You have now paid income tax twice on the C$150 of the investment earnings inside the RRSP from 2009: once in 2009 to the USA, and then again in 2011 to Canada when the money was distributed to you.

The solution to double taxation

You can solve the mismatch problem—and eliminate the U.S. Federal income tax—by invoking a specific clause of the income tax treaty between the United States and Canada.

Here is why the income tax treaty fixes the problem.

Remember that pension plans are an exception to the “tax everything you earn in the year that you earn it” rule? And remember that a Canadian RRSP cannot be a U.S. pension plan?

The income tax treaty has a provision that says “If something is a pension plan in one country, the other country will not tax income earned inside the plan until it is distributed.” The Treaty is actually a good deal wordier:

A natural person who is a citizen or resident of a Contracting State and a beneficiary of a trust, company, organization or other arrangement that is a resident of the other Contracting State, generally exempt from income taxation in that other State and operated exclusively to provide pension or employee benefits may elect to defer taxation in the first-mentioned State, subject to rules established by the competent authority of that State, with respect to any income accrued in the plan but not distributed by the plan, until such time as and to the extent that a distribution is made from the plan or any plan substituted therefor.

In other words, if you choose to use the treaty, U.S. income tax treatment of RRSP investment earnings will be just like the Canadian treatment of those earnings—tax-free until distributed to you.

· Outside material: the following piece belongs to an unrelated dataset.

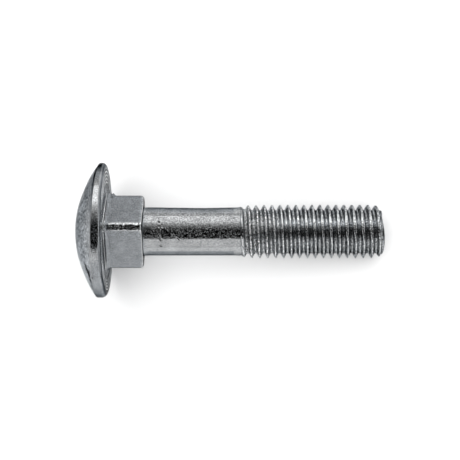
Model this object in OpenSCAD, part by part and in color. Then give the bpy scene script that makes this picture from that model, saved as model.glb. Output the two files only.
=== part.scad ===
/* [Head] */
// Diameter of the cup head
head_d = 29.66; // [29:0.02:30.6]
// Height of the cup head, from its bearing face to the top of the crown
head_h = 6.8; // [6.6:0.05:7.3]
// Radius of the sphere that the crown is part of
crown_r = 23.9; // [23:0.1:24.8]
// Rounding between the crown and the rim
rim_top_r = 0.35; // [0.2:0.05:0.5]
// Rounding between the rim and the bearing face
rim_bottom_r = 0.95; // [0.6:0.05:1.1]

/* [Square neck] */
// Width of the square neck across its flats
neck_w = 12.12; // [11.4:0.02:12.6]
// Length of the square neck, from the bearing face to its shoulder
neck_l = 8.17; // [7.6:0.01:9.4]
// Rounding of the neck's four long corners
neck_corner_r = 1.35; // [0.8:0.05:1.6]
// Fillet where the neck grows out of the head
neck_root_r = 1; // [0.6:0.1:1.2]
// Rounding at the shoulder end of the neck's corners
neck_end_r = 0.8; // [0.4:0.1:1]

/* [Shank] */
// Diameter of the plain shank, which is rolled down to the thread's mean diameter
shank_d = 10.5; // [10.4:0.05:10.9]
// Diameter of the low bead that rolling leaves beside the thread
bead_d = 11; // [10.92:0.02:11.1]
// Width of that bead
bead_w = 0.6; // [0.5:0.1:1.2]

/* [Thread] */
// Outside diameter of the thread
thread_d = 11.76; // [11.7:0.01:11.96]
// Length of the bolt, from the bearing face to the tip
length = 60.6; // [58:0.1:70]
// Length of the threaded end, with its tip
thread_l = 31.2; // [28:0.1:33]
// Length of the taper that leads the thread in beside the bead
lead_l = 1.4; // [0.8:0.1:1.6]

/* [Tip] */
// Diameter of the flat end of the tip
tip_d = 9.3; // [9:0.1:10]
// Length of the cone between the thread and the flat end
tip_l = 1.4; // [1.2:0.1:2]

/* [Hidden] */
$fn = 96;
zinc = [0.62, 0.64, 0.66];
e = 0.01;

head_r = head_d / 2;
thread_r = thread_d / 2;
tip_r = tip_d / 2;

// The bolt is drawn upright: its axis is +Z, its bearing face lies at height 0, and its crown is below.
crown_z = crown_r - head_h;

// Centre of the circle that rounds the crown into the rim, which touches both from inside.
top_c = [head_r - rim_top_r, crown_z - sqrt(pow(crown_r - rim_top_r, 2) - pow(head_r - rim_top_r, 2))];
// Where that circle meets the crown.
top_t = [0, crown_z] + (top_c - [0, crown_z]) * crown_r / (crown_r - rim_top_r);
// The lower rounding, which is never taller than the rim.
low_r = min(rim_bottom_r, -top_c[1] - 0.05);
// Centre of the circle that rounds the rim into the bearing face.
low_c = [head_r - low_r, -low_r];

// The bolt lies on the lower edge of its rim and on the last full turn of its thread.
// lay is the angle by which its axis falls towards the tip.
thread_end = length - tip_l;
run = thread_end - low_c[1];
drop = low_c[0] - thread_r;
lay = atan2(drop, run) + asin(low_r / sqrt(run * run + drop * drop));

// Place of the bearing face's centre, with the floor at height 0 and the bounding box centred.
rest_z = thread_end * sin(lay) + thread_r * cos(lay);
x_min = crown_z * cos(lay) - crown_r;
x_max = length * cos(lay) + tip_r * sin(lay);
rest_x = -(x_min + x_max) / 2;

// Half of the head's section: a spherical crown, a short upright rim and two rounded edges.
module head_section() {
    difference() {
        intersection() {
            translate([0, crown_z]) circle(r = crown_r, $fn = 256);
            translate([0, -head_h - 1]) square([head_r, head_h + 1]);
        }
        // the sharp corner between crown and rim
        polygon([top_c, top_t, [head_r + 2, top_t[1] - 2], [head_r + 2, top_c[1]]]);
        // the sharp corner between rim and bearing face
        translate(low_c) square([low_r + 1, low_r + 1]);
    }
    translate(top_c) circle(r = rim_top_r, $fn = 64);
    intersection() {
        translate(low_c) circle(r = low_r, $fn = 64);
        translate([0, -low_r - 1]) square([head_r + 1, low_r + 1]);
    }
}

module head() {
    rotate_extrude($fn = 192) head_section();
}

// Outline of the square neck, with its corners on the X and Y axes.
module neck_outline() {
    a = neck_w / 2 - neck_corner_r;
    rotate(45) {
        square([neck_w, 2 * a], center = true);
        square([2 * a, neck_w], center = true);
        for (i = [-1, 1], j = [-1, 1])
            translate([i * a, j * a]) circle(r = neck_corner_r, $fn = 48);
    }
}

// Section of the concave fillet at the neck's root. It stands on the bearing face, against the wall at x = 0.
module root_section() {
    difference() {
        translate([-0.3, -0.3]) square([neck_root_r + 0.3, neck_root_r + 0.3]);
        translate([neck_root_r, neck_root_r]) circle(r = neck_root_r, $fn = 64);
        translate([neck_root_r - e, -1]) square([1, 1 + e]);
    }
}

// The fillet runs along the four flats and round the four corners.
module neck_root() {
    a = neck_w / 2 - neck_corner_r;
    rotate([0, 0, 45])
        for (k = [0 : 3]) rotate([0, 0, 90 * k]) {
            translate([neck_w / 2, a, 0])
                rotate([90, 0, 0]) linear_extrude(2 * a) root_section();
            translate([a, a, 0])
                rotate_extrude($fn = 48) translate([neck_corner_r, 0]) root_section();
        }
}

module neck() {
    reach = (neck_w / 2 - neck_corner_r) * sqrt(2) + neck_corner_r;
    intersection() {
        translate([0, 0, -1]) linear_extrude(neck_l + 1) neck_outline();
        // the round envelope rounds off the shoulder end of the four corners
        rotate_extrude($fn = 96) {
            translate([0, -1]) square([reach + 0.2, neck_l + 1 - neck_end_r]);
            translate([0, -1]) square([reach - neck_end_r, neck_l + 1]);
            translate([reach - neck_end_r, neck_l - neck_end_r]) circle(r = neck_end_r, $fn = 48);
        }
    }
    neck_root();
}

// Shank, rolled bead, thread at its outside diameter and tip, as one turned section.
module shank_and_thread() {
    t0 = length - thread_l;
    rotate_extrude($fn = 96)
        polygon([
            [0, -1],
            [shank_d / 2, -1],
            [shank_d / 2, t0 - bead_w - 0.3],
            [bead_d / 2, t0 - bead_w],
            [bead_d / 2, t0],
            [thread_r, t0 + lead_l],
            [thread_r, thread_end],
            [tip_r, length],
            [0, length]
        ]);
}

module bolt() {
    color(zinc)
        translate([rest_x, 0, rest_z])
            rotate([0, 90 + lay, 0])
                union() {
                    head();
                    neck();
                    shank_and_thread();
                }
}

bolt();
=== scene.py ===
import math

import bpy
import numpy as np
from mathutils import Matrix, Vector, noise


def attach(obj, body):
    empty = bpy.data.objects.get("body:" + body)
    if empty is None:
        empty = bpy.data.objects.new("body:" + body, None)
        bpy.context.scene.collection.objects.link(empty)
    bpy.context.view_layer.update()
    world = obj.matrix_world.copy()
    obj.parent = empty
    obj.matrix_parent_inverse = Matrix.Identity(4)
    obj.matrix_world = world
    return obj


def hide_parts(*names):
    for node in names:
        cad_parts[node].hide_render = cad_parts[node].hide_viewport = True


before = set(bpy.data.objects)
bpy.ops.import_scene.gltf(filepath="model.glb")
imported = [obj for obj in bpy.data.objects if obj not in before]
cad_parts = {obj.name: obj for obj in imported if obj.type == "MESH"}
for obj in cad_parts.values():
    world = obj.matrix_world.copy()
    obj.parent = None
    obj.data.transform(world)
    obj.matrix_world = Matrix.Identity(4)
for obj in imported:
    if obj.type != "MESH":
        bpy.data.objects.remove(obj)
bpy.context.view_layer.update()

# ---------------------------------------------------------------- sizes, in mm
# The same driving sizes as the solid part.
HEAD_D, HEAD_H, CROWN_R, RIM_TOP, RIM_LOW = 29.66, 6.8, 23.9, 0.35, 0.95
NECK_W, NECK_L, NECK_C, NECK_ROOT, NECK_END = 12.12, 8.17, 1.35, 1.0, 0.8
THREAD_R, ROOT_R, PITCH = 5.88, 4.757, 1.75
LENGTH, TIP_L, TIP_R = 60.6, 1.4, 4.65

HEAD_R = HEAD_D / 2
CROWN_U = CROWN_R - HEAD_H  # centre of the crown's sphere

# How the bolt lies: on the lower edge of its rim and on its last full thread.
_run = (LENGTH - TIP_L) + RIM_LOW
_drop = (HEAD_R - RIM_LOW) - THREAD_R
LAY = math.atan2(_drop, _run) + math.asin(RIM_LOW / math.hypot(_run, _drop))
CL, SL = math.cos(LAY), math.sin(LAY)
REST_Z = (LENGTH - TIP_L) * SL + THREAD_R * CL
REST_X = -((CROWN_U * CL - CROWN_R) + (LENGTH * CL + TIP_R * SL)) / 2
ORIGIN = np.array([REST_X, 0.0, REST_Z])
AX = np.array([CL, 0.0, -SL])   # along the bolt, towards the tip
UP = np.array([SL, 0.0, CL])    # across it, upwards: the neck's top corner
SIDE = np.array([0.0, -1.0, 0.0])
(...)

Mismatch problem remains for State income tax

The income tax treaty does not limit the ability of U.S. States or Cities to impose income tax. As you will see in Chapter xx (where I describe California’s treatment of RRSPs), this means that although you can use the income tax treaty to protect your RRSP investment earnings against U.S. Federal income tax, you cannot necessarily use it to protect against State income tax.